| Problem to work on |
Word for word, restate every line of the material.

──────── Material ────────

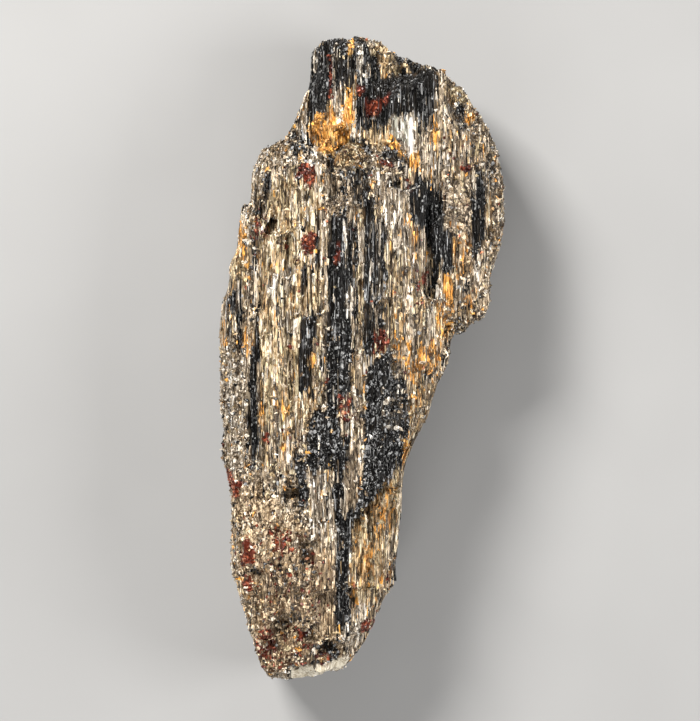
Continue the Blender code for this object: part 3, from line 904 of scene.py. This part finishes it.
def local_shade(points, chance, spread):
    """A light or dark shade for each crystal, from blotches, columns, chance and patches, some of
    them painted shade and painted highlights.
    """
    columns = noise_at(points, (0.75, 18.0, 0.75), 47.0)
    shade = 0.5 + BLOTCH_SHADE * noise_at(points, (1.6, 5.0, 1.6), 41.0)
    shade += COLUMN_SHADE * columns * (1.0 - granular_share(points))
    for area in DARKER_AND_PAINTED_LIGHT:
        shade -= area.purity * patch_share(points, area)
    return np.clip(shade + chance.normal(0.0, spread, len(points)), 0.0, 1.0)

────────

| Problem solution |
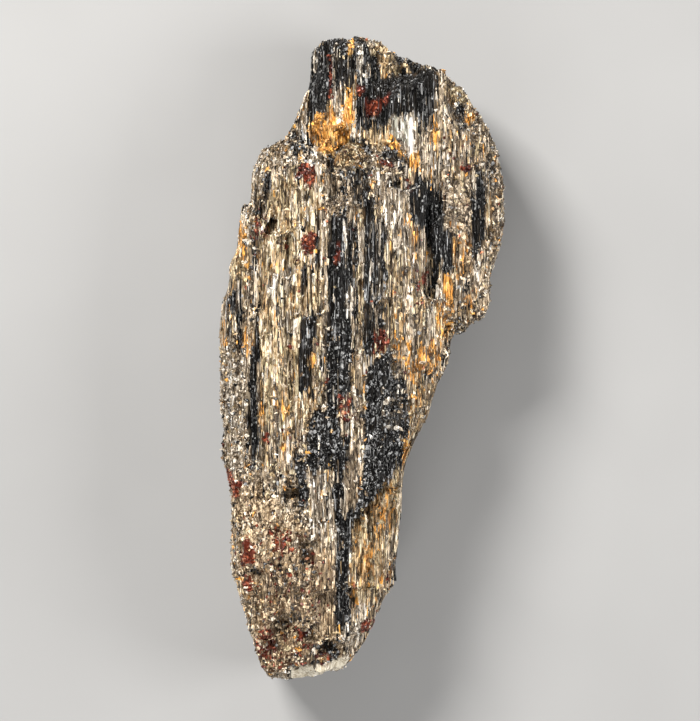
Continue the Blender code for this object: part 3, from line 904 of scene.py. This part finishes it.
def local_shade(points, chance, spread):
    """A light or dark shade for each crystal, from blotches, columns, chance and patches, some of
    them painted shade and painted highlights.
    """
    columns = noise_at(points, (0.75, 18.0, 0.75), 47.0)
    shade = 0.5 + BLOTCH_SHADE * noise_at(points, (1.6, 5.0, 1.6), 41.0)
    shade += COLUMN_SHADE * columns * (1.0 - granular_share(points))
    for area in DARKER_AND_PAINTED_LIGHT:
        shade -= area.purity * patch_share(points, area)
    return np.clip(shade + chance.normal(0.0, spread, len(points)), 0.0, 1.0)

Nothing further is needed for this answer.